### WHAT IS BEING ASKED
Copy the data word for word, keeping every line.

----------

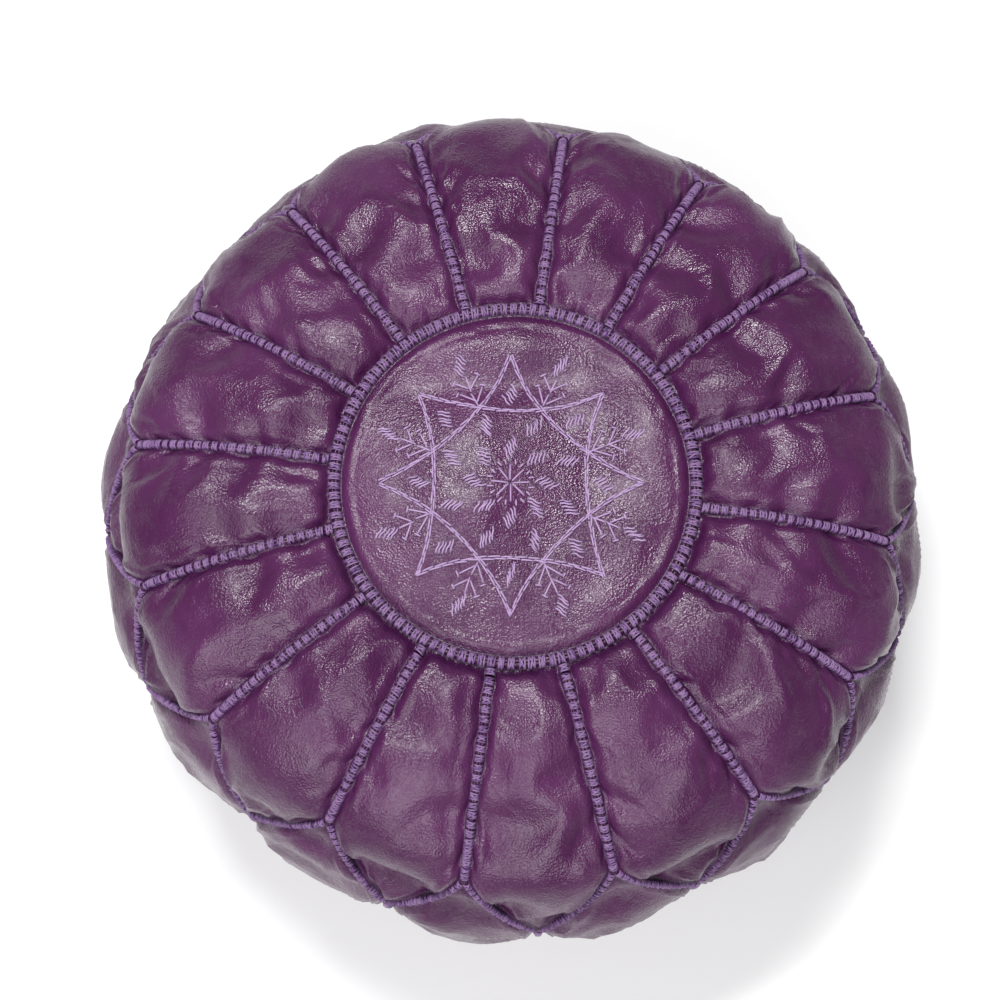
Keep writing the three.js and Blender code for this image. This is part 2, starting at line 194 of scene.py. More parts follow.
def plumLeather(name, dullness=0.0):
    finish = Finish(name)
    look = leatherLook
    # painted shade: a mark that darkens the leather to its deep colour in seam grooves, on welts and in other
    # recesses
    hollowShade = finish.mark("hollowShade")
    patches = finish.between(finish.cloud(look["patchSize"], detail=5), 0.36, 0.68)
    streaks = finish.cloud(look["streakSize"], finish.place((1, 0.35, 1), (0, 0, 0.5)), 6, 0.7, 1.5)
    grain = finish.cells(look["grainSize"], finish.place(turn=(0.3, 0.2, 0)))
    bent = finish.cloud(30 * mm, detail=3)  # where the leather has been bent most
    stray = finish.node("ShaderNodeTexNoise", {}, {"Vector": finish.place(), "Scale": 45.0}, 1)
    stray = finish.node("ShaderNodeVectorMath", {"operation": "SCALE"}, {
        0: stray, "Scale": look["creaseStray"]})
    warped = finish.node("ShaderNodeVectorMath", {"operation": "ADD"}, {0: finish.place(), 1: stray})

    def creases(size, width):
        return 1 - finish.between(finish.cells(size, warped, "DISTANCE_TO_EDGE"), 0.0, width)

    crease = creases(look["creaseSize"], 0.06) * finish.between(bent, 0.52, 0.66)
    fine = creases(look["creaseSize"] * 0.2, 0.09) * finish.between(streaks, 0.45, 0.62)
    oneWay = finish.place((1, 0.22, 1), (0.2, 0.3, 0.7), warped)
    striae = finish.cloud(look["striaeSize"], oneWay, 4, 0.6, 0.3)
    rumple = finish.cloud(look["rumpleSize"], detail=7, roughness=0.6, distortion=0.6)
    height = grain * look["grainDepth"] + rumple * look["rumpleDepth"]
    height = height - crease * look["creaseDepth"] - fine * (look["creaseDepth"] * 0.4)
    height = height + striae * finish.between(bent, 0.35, 0.6) * look["striaeDepth"]
    colour = finish.mix(patches * 0.7, look["plum"], look["worn"])
    colour = finish.mix(finish.between(streaks, 0.5, 0.75) * 0.35, colour, look["worn"])
    # painted shade in the creases
    colour = finish.mix(crease * 0.25 + fine * 0.12, colour, look["deep"])
    # painted shade in the seam grooves, on the welts and in recesses
    colour = finish.mix(hollowShade, colour, look["deep"])
    rough = patches * 0.10 + grain * 0.06 + streaks * 0.10
    rough = rough + (look["roughness"] - 0.12 + dullness) + hollowShade * 0.05
    fixed = {"Specular IOR Level": 0.42, "Coat Weight": 0.05, "Coat Roughness": 0.2}
    return finish.surface({"Base Color": colour, "Roughness": rough}, fixed, height)


threadLook = {
    "light": (0.240, 0.138, 0.290, 1),
    "silk": (0.400, 0.270, 0.460, 1),  # the finer thread of the star
    "violet": (0.090, 0.031, 0.140, 1),
    # the deep colour is painted shade, where the strands go down into the leather
    "deep": (0.025, 0.008, 0.035, 1),
    "fibreSize": 0.35 * mm,
    "fibreDepth": 0.25 * mm,
    "fleckSize": 1.6 * mm,
    "fleckDepth": 0.3 * mm,
}


def thickThread(name, light, paleness=0.0):
    finish = Finish(name)
    look = threadLook
    # painted shade and highlight along each strand, with a random tone for each
    toneAndShade = finish.mark("toneAndShade")
    fleck = finish.cloud(look["fleckSize"], detail=3)
    fibre = finish.cloud(look["fibreSize"], detail=2)
    # violet low in a bead, and a painted highlight on the tops of the strands, broken by random flecks
    colour = finish.mix(finish.between(toneAndShade + fleck * 0.9, 0.75 - paleness, 1.45), look["violet"], light)
    # painted shade where the strands go down into the leather
    colour = finish.mix(1 - finish.between(toneAndShade, 0.02, 0.45), colour, look["deep"])
    height = fibre * look["fibreDepth"] + fleck * look["fleckDepth"]
    fixed = {"Roughness": 0.6, "Sheen Weight": 0.15, "Sheen Roughness": 0.4, "Specular IOR Level": 0.22}
    return finish.surface({"Base Color": colour}, fixed, height)


def zipBrass(name):
    finish = Finish(name)
    rub = finish.cloud(2.5 * mm, detail=5)
    brush = finish.cloud(0.5 * mm, finish.place((0.15, 1, 1)), 3)
    colour = finish.mix(finish.between(rub, 0.35, 0.7), (0.36, 0.22, 0.085, 1), (0.62, 0.43, 0.19, 1))
    varying = {"Base Color": colour, "Roughness": rub * 0.25 + 0.2}
    return finish.surface(varying, {"Metallic": 1.0}, brush * (0.03 * mm))


def wovenTape(name):
    finish = Finish(name)
    twill = finish.node("ShaderNodeTexWave", {"wave_type": "BANDS", "bands_direction": "DIAGONAL"}, {
        "Vector": finish.place(), "Scale": 260.0, "Distortion": 0.4, "Detail": 1.0})
    fuzz = finish.cloud(2 * mm)
    colour = finish.mix(fuzz, (0.045, 0.014, 0.048, 1), (0.085, 0.030, 0.090, 1))
    height = twill * (0.12 * mm) + fuzz * (0.1 * mm)
    return finish.surface({"Base Color": colour}, {"Roughness": 0.85, "Sheen Weight": 0.3}, height)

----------

### SOLUTION TO THE PROBLEM
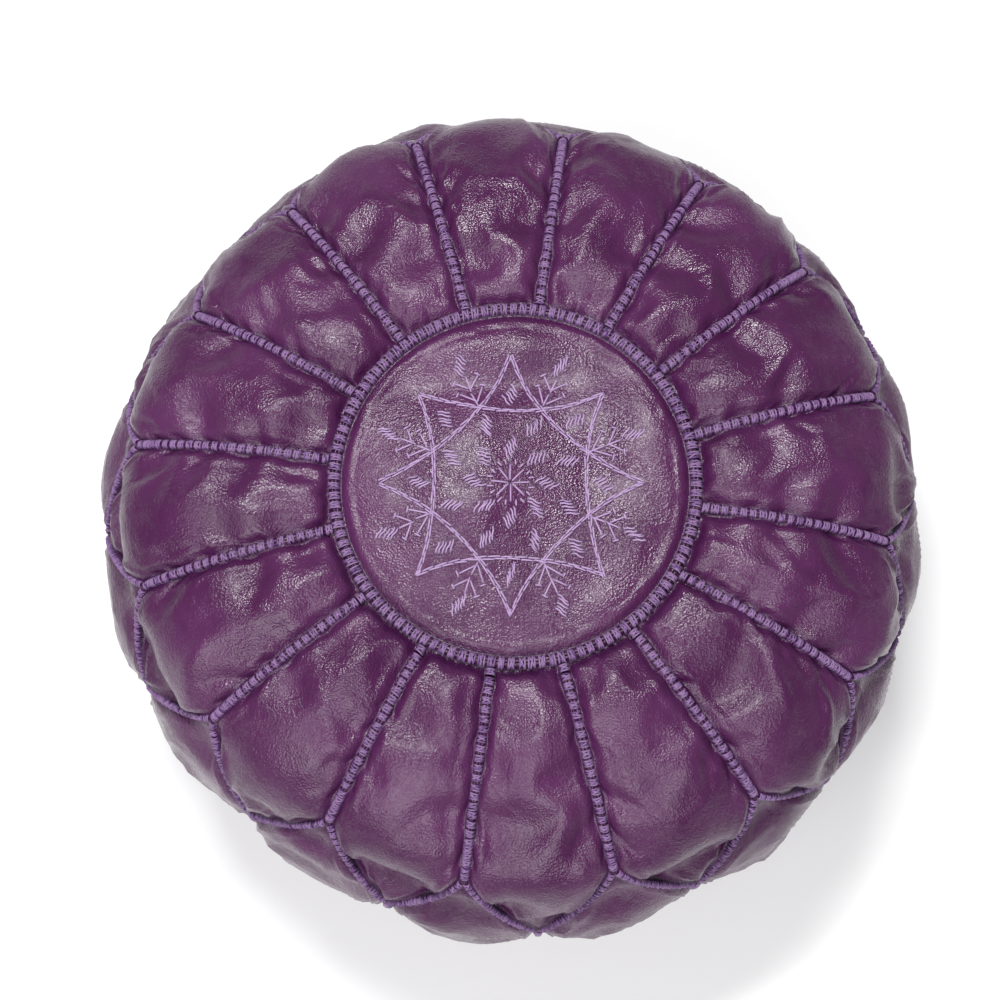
Keep writing the three.js and Blender code for this image. This is part 2, starting at line 194 of scene.py. More parts follow.
def plumLeather(name, dullness=0.0):
    finish = Finish(name)
    look = leatherLook
    # painted shade: a mark that darkens the leather to its deep colour in seam grooves, on welts and in other
    # recesses
    hollowShade = finish.mark("hollowShade")
    patches = finish.between(finish.cloud(look["patchSize"], detail=5), 0.36, 0.68)
    streaks = finish.cloud(look["streakSize"], finish.place((1, 0.35, 1), (0, 0, 0.5)), 6, 0.7, 1.5)
    grain = finish.cells(look["grainSize"], finish.place(turn=(0.3, 0.2, 0)))
    bent = finish.cloud(30 * mm, detail=3)  # where the leather has been bent most
    stray = finish.node("ShaderNodeTexNoise", {}, {"Vector": finish.place(), "Scale": 45.0}, 1)
    stray = finish.node("ShaderNodeVectorMath", {"operation": "SCALE"}, {
        0: stray, "Scale": look["creaseStray"]})
    warped = finish.node("ShaderNodeVectorMath", {"operation": "ADD"}, {0: finish.place(), 1: stray})

    def creases(size, width):
        return 1 - finish.between(finish.cells(size, warped, "DISTANCE_TO_EDGE"), 0.0, width)

    crease = creases(look["creaseSize"], 0.06) * finish.between(bent, 0.52, 0.66)
    fine = creases(look["creaseSize"] * 0.2, 0.09) * finish.between(streaks, 0.45, 0.62)
    oneWay = finish.place((1, 0.22, 1), (0.2, 0.3, 0.7), warped)
    striae = finish.cloud(look["striaeSize"], oneWay, 4, 0.6, 0.3)
    rumple = finish.cloud(look["rumpleSize"], detail=7, roughness=0.6, distortion=0.6)
    height = grain * look["grainDepth"] + rumple * look["rumpleDepth"]
    height = height - crease * look["creaseDepth"] - fine * (look["creaseDepth"] * 0.4)
    height = height + striae * finish.between(bent, 0.35, 0.6) * look["striaeDepth"]
    colour = finish.mix(patches * 0.7, look["plum"], look["worn"])
    colour = finish.mix(finish.between(streaks, 0.5, 0.75) * 0.35, colour, look["worn"])
    # painted shade in the creases
    colour = finish.mix(crease * 0.25 + fine * 0.12, colour, look["deep"])
    # painted shade in the seam grooves, on the welts and in recesses
    colour = finish.mix(hollowShade, colour, look["deep"])
    rough = patches * 0.10 + grain * 0.06 + streaks * 0.10
    rough = rough + (look["roughness"] - 0.12 + dullness) + hollowShade * 0.05
    fixed = {"Specular IOR Level": 0.42, "Coat Weight": 0.05, "Coat Roughness": 0.2}
    return finish.surface({"Base Color": colour, "Roughness": rough}, fixed, height)


threadLook = {
    "light": (0.240, 0.138, 0.290, 1),
    "silk": (0.400, 0.270, 0.460, 1),  # the finer thread of the star
    "violet": (0.090, 0.031, 0.140, 1),
    # the deep colour is painted shade, where the strands go down into the leather
    "deep": (0.025, 0.008, 0.035, 1),
    "fibreSize": 0.35 * mm,
    "fibreDepth": 0.25 * mm,
    "fleckSize": 1.6 * mm,
    "fleckDepth": 0.3 * mm,
}


def thickThread(name, light, paleness=0.0):
    finish = Finish(name)
    look = threadLook
    # painted shade and highlight along each strand, with a random tone for each
    toneAndShade = finish.mark("toneAndShade")
    fleck = finish.cloud(look["fleckSize"], detail=3)
    fibre = finish.cloud(look["fibreSize"], detail=2)
    # violet low in a bead, and a painted highlight on the tops of the strands, broken by random flecks
    colour = finish.mix(finish.between(toneAndShade + fleck * 0.9, 0.75 - paleness, 1.45), look["violet"], light)
    # painted shade where the strands go down into the leather
    colour = finish.mix(1 - finish.between(toneAndShade, 0.02, 0.45), colour, look["deep"])
    height = fibre * look["fibreDepth"] + fleck * look["fleckDepth"]
    fixed = {"Roughness": 0.6, "Sheen Weight": 0.15, "Sheen Roughness": 0.4, "Specular IOR Level": 0.22}
    return finish.surface({"Base Color": colour}, fixed, height)


def zipBrass(name):
    finish = Finish(name)
    rub = finish.cloud(2.5 * mm, detail=5)
    brush = finish.cloud(0.5 * mm, finish.place((0.15, 1, 1)), 3)
    colour = finish.mix(finish.between(rub, 0.35, 0.7), (0.36, 0.22, 0.085, 1), (0.62, 0.43, 0.19, 1))
    varying = {"Base Color": colour, "Roughness": rub * 0.25 + 0.2}
    return finish.surface(varying, {"Metallic": 1.0}, brush * (0.03 * mm))


def wovenTape(name):
    finish = Finish(name)
    twill = finish.node("ShaderNodeTexWave", {"wave_type": "BANDS", "bands_direction": "DIAGONAL"}, {
        "Vector": finish.place(), "Scale": 260.0, "Distortion": 0.4, "Detail": 1.0})
    fuzz = finish.cloud(2 * mm)
    colour = finish.mix(fuzz, (0.045, 0.014, 0.048, 1), (0.085, 0.030, 0.090, 1))
    height = twill * (0.12 * mm) + fuzz * (0.1 * mm)
    return finish.surface({"Base Color": colour}, {"Roughness": 0.85, "Sheen Weight": 0.3}, height)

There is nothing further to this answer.